═══ Given material

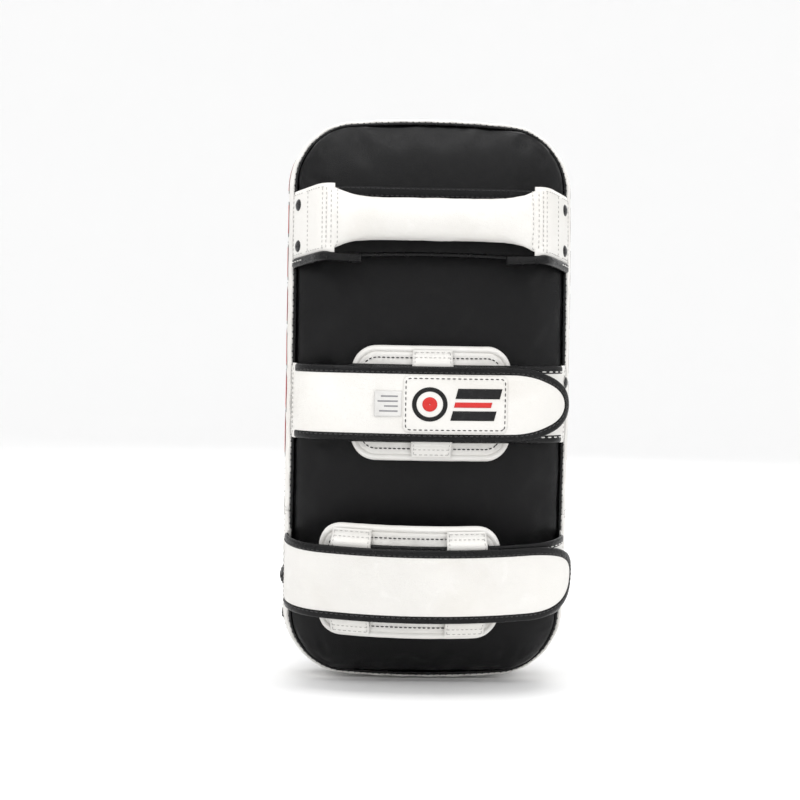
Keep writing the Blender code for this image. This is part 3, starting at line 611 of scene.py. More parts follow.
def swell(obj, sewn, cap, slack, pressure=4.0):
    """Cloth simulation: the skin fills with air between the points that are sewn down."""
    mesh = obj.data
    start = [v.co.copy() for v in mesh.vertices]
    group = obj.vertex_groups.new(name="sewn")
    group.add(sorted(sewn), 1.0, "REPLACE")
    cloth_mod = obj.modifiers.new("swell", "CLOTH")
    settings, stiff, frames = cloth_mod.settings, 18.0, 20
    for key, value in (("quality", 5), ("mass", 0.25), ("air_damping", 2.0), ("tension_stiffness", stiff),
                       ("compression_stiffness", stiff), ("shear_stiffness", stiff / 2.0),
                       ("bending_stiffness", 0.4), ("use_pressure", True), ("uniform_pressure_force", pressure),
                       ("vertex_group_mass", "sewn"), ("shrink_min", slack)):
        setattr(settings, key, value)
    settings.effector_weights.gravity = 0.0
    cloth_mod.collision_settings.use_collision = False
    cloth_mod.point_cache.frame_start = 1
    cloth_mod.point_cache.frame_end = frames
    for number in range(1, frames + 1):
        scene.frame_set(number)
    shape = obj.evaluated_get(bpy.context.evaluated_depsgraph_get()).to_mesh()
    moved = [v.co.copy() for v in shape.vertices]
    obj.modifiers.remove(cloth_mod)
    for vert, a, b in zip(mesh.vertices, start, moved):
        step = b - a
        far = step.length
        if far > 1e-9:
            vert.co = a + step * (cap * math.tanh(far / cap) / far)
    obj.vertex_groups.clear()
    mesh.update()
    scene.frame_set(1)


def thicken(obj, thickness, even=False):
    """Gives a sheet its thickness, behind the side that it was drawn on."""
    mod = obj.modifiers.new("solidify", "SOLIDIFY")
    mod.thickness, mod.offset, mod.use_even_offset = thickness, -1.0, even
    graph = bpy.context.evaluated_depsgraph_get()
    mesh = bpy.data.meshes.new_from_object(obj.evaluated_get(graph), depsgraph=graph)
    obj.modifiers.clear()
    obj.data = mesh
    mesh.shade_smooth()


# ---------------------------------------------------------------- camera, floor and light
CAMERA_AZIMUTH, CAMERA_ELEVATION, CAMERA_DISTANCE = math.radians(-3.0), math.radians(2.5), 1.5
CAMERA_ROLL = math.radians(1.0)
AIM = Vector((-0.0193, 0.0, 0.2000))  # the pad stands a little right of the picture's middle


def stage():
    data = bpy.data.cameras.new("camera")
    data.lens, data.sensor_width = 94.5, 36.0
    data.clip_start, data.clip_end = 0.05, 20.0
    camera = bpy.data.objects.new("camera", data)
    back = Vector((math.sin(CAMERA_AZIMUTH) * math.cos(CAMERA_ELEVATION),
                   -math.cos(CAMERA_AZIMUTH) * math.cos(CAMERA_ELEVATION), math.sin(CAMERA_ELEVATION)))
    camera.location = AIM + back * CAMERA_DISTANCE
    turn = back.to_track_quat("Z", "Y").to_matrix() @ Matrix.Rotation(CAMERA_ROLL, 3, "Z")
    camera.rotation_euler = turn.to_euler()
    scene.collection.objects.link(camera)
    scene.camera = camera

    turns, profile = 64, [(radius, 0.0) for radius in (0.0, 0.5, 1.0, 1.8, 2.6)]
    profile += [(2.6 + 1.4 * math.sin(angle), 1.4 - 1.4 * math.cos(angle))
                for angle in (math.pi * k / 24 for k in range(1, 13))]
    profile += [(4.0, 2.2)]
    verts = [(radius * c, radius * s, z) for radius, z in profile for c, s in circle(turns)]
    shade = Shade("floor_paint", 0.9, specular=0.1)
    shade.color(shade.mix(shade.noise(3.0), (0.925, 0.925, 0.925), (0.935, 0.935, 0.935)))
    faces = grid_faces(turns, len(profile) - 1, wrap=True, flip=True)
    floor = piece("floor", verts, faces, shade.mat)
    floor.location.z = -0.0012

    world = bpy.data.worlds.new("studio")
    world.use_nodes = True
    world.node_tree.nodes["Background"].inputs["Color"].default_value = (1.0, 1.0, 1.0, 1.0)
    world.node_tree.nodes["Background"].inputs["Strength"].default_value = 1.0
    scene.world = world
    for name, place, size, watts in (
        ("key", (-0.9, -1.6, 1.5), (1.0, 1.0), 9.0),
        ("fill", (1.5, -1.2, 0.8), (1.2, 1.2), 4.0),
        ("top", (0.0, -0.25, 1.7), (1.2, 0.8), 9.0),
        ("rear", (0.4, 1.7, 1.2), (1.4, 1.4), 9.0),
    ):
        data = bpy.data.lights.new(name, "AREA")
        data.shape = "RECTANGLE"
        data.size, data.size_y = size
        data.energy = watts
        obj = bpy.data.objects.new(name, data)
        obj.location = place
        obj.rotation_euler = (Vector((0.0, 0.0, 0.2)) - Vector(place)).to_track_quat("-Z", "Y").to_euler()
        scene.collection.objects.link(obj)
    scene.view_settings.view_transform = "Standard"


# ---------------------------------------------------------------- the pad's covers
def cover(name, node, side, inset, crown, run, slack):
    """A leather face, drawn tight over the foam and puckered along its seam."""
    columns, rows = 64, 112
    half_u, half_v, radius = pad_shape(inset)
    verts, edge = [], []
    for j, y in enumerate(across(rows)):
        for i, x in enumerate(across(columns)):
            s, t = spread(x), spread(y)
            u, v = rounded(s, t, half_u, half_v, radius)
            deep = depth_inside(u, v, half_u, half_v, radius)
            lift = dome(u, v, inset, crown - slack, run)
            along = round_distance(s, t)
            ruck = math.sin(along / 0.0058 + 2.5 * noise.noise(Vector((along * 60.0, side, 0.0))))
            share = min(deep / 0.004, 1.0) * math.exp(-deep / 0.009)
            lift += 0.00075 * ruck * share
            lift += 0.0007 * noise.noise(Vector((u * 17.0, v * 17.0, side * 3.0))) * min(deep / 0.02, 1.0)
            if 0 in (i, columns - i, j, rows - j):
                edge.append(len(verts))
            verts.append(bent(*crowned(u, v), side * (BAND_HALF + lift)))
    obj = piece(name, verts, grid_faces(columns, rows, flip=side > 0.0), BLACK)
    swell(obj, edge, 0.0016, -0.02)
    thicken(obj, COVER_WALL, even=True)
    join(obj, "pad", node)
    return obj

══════

■ Stated goal ■
Print all the data exactly.

■ Task answer ■
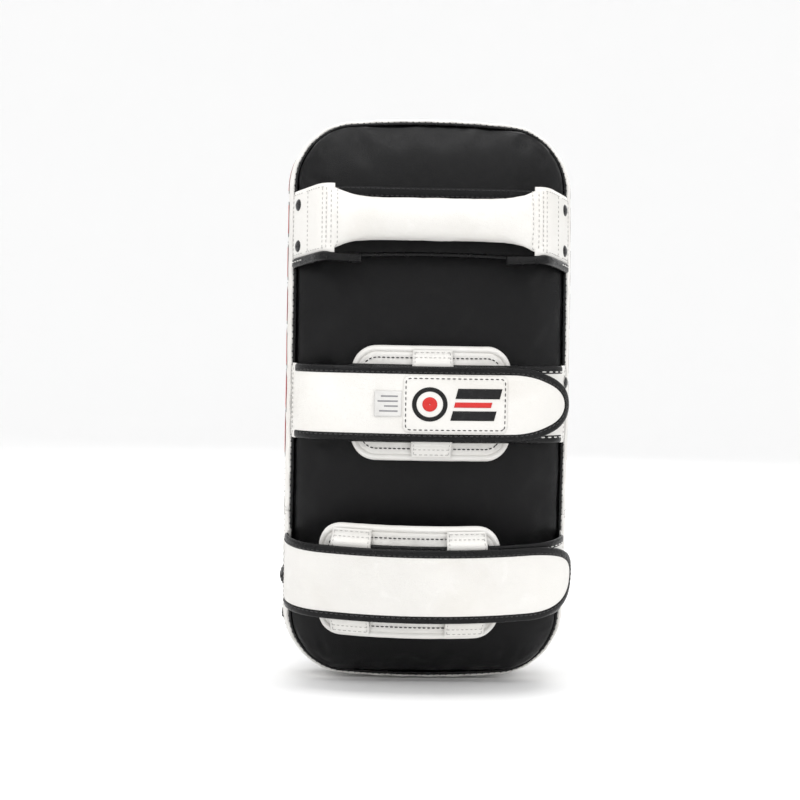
Keep writing the Blender code for this image. This is part 3, starting at line 611 of scene.py. More parts follow.
def swell(obj, sewn, cap, slack, pressure=4.0):
    """Cloth simulation: the skin fills with air between the points that are sewn down."""
    mesh = obj.data
    start = [v.co.copy() for v in mesh.vertices]
    group = obj.vertex_groups.new(name="sewn")
    group.add(sorted(sewn), 1.0, "REPLACE")
    cloth_mod = obj.modifiers.new("swell", "CLOTH")
    settings, stiff, frames = cloth_mod.settings, 18.0, 20
    for key, value in (("quality", 5), ("mass", 0.25), ("air_damping", 2.0), ("tension_stiffness", stiff),
                       ("compression_stiffness", stiff), ("shear_stiffness", stiff / 2.0),
                       ("bending_stiffness", 0.4), ("use_pressure", True), ("uniform_pressure_force", pressure),
                       ("vertex_group_mass", "sewn"), ("shrink_min", slack)):
        setattr(settings, key, value)
    settings.effector_weights.gravity = 0.0
    cloth_mod.collision_settings.use_collision = False
    cloth_mod.point_cache.frame_start = 1
    cloth_mod.point_cache.frame_end = frames
    for number in range(1, frames + 1):
        scene.frame_set(number)
    shape = obj.evaluated_get(bpy.context.evaluated_depsgraph_get()).to_mesh()
    moved = [v.co.copy() for v in shape.vertices]
    obj.modifiers.remove(cloth_mod)
    for vert, a, b in zip(mesh.vertices, start, moved):
        step = b - a
        far = step.length
        if far > 1e-9:
            vert.co = a + step * (cap * math.tanh(far / cap) / far)
    obj.vertex_groups.clear()
    mesh.update()
    scene.frame_set(1)


def thicken(obj, thickness, even=False):
    """Gives a sheet its thickness, behind the side that it was drawn on."""
    mod = obj.modifiers.new("solidify", "SOLIDIFY")
    mod.thickness, mod.offset, mod.use_even_offset = thickness, -1.0, even
    graph = bpy.context.evaluated_depsgraph_get()
    mesh = bpy.data.meshes.new_from_object(obj.evaluated_get(graph), depsgraph=graph)
    obj.modifiers.clear()
    obj.data = mesh
    mesh.shade_smooth()


# ---------------------------------------------------------------- camera, floor and light
CAMERA_AZIMUTH, CAMERA_ELEVATION, CAMERA_DISTANCE = math.radians(-3.0), math.radians(2.5), 1.5
CAMERA_ROLL = math.radians(1.0)
AIM = Vector((-0.0193, 0.0, 0.2000))  # the pad stands a little right of the picture's middle


def stage():
    data = bpy.data.cameras.new("camera")
    data.lens, data.sensor_width = 94.5, 36.0
    data.clip_start, data.clip_end = 0.05, 20.0
    camera = bpy.data.objects.new("camera", data)
    back = Vector((math.sin(CAMERA_AZIMUTH) * math.cos(CAMERA_ELEVATION),
                   -math.cos(CAMERA_AZIMUTH) * math.cos(CAMERA_ELEVATION), math.sin(CAMERA_ELEVATION)))
    camera.location = AIM + back * CAMERA_DISTANCE
    turn = back.to_track_quat("Z", "Y").to_matrix() @ Matrix.Rotation(CAMERA_ROLL, 3, "Z")
    camera.rotation_euler = turn.to_euler()
    scene.collection.objects.link(camera)
    scene.camera = camera

    turns, profile = 64, [(radius, 0.0) for radius in (0.0, 0.5, 1.0, 1.8, 2.6)]
    profile += [(2.6 + 1.4 * math.sin(angle), 1.4 - 1.4 * math.cos(angle))
                for angle in (math.pi * k / 24 for k in range(1, 13))]
    profile += [(4.0, 2.2)]
    verts = [(radius * c, radius * s, z) for radius, z in profile for c, s in circle(turns)]
    shade = Shade("floor_paint", 0.9, specular=0.1)
    shade.color(shade.mix(shade.noise(3.0), (0.925, 0.925, 0.925), (0.935, 0.935, 0.935)))
    faces = grid_faces(turns, len(profile) - 1, wrap=True, flip=True)
    floor = piece("floor", verts, faces, shade.mat)
    floor.location.z = -0.0012

    world = bpy.data.worlds.new("studio")
    world.use_nodes = True
    world.node_tree.nodes["Background"].inputs["Color"].default_value = (1.0, 1.0, 1.0, 1.0)
    world.node_tree.nodes["Background"].inputs["Strength"].default_value = 1.0
    scene.world = world
    for name, place, size, watts in (
        ("key", (-0.9, -1.6, 1.5), (1.0, 1.0), 9.0),
        ("fill", (1.5, -1.2, 0.8), (1.2, 1.2), 4.0),
        ("top", (0.0, -0.25, 1.7), (1.2, 0.8), 9.0),
        ("rear", (0.4, 1.7, 1.2), (1.4, 1.4), 9.0),
    ):
        data = bpy.data.lights.new(name, "AREA")
        data.shape = "RECTANGLE"
        data.size, data.size_y = size
        data.energy = watts
        obj = bpy.data.objects.new(name, data)
        obj.location = place
        obj.rotation_euler = (Vector((0.0, 0.0, 0.2)) - Vector(place)).to_track_quat("-Z", "Y").to_euler()
        scene.collection.objects.link(obj)
    scene.view_settings.view_transform = "Standard"


# ---------------------------------------------------------------- the pad's covers
def cover(name, node, side, inset, crown, run, slack):
    """A leather face, drawn tight over the foam and puckered along its seam."""
    columns, rows = 64, 112
    half_u, half_v, radius = pad_shape(inset)
    verts, edge = [], []
    for j, y in enumerate(across(rows)):
        for i, x in enumerate(across(columns)):
            s, t = spread(x), spread(y)
            u, v = rounded(s, t, half_u, half_v, radius)
            deep = depth_inside(u, v, half_u, half_v, radius)
            lift = dome(u, v, inset, crown - slack, run)
            along = round_distance(s, t)
            ruck = math.sin(along / 0.0058 + 2.5 * noise.noise(Vector((along * 60.0, side, 0.0))))
            share = min(deep / 0.004, 1.0) * math.exp(-deep / 0.009)
            lift += 0.00075 * ruck * share
            lift += 0.0007 * noise.noise(Vector((u * 17.0, v * 17.0, side * 3.0))) * min(deep / 0.02, 1.0)
            if 0 in (i, columns - i, j, rows - j):
                edge.append(len(verts))
            verts.append(bent(*crowned(u, v), side * (BAND_HALF + lift)))
    obj = piece(name, verts, grid_faces(columns, rows, flip=side > 0.0), BLACK)
    swell(obj, edge, 0.0016, -0.02)
    thicken(obj, COVER_WALL, even=True)
    join(obj, "pad", node)
    return obj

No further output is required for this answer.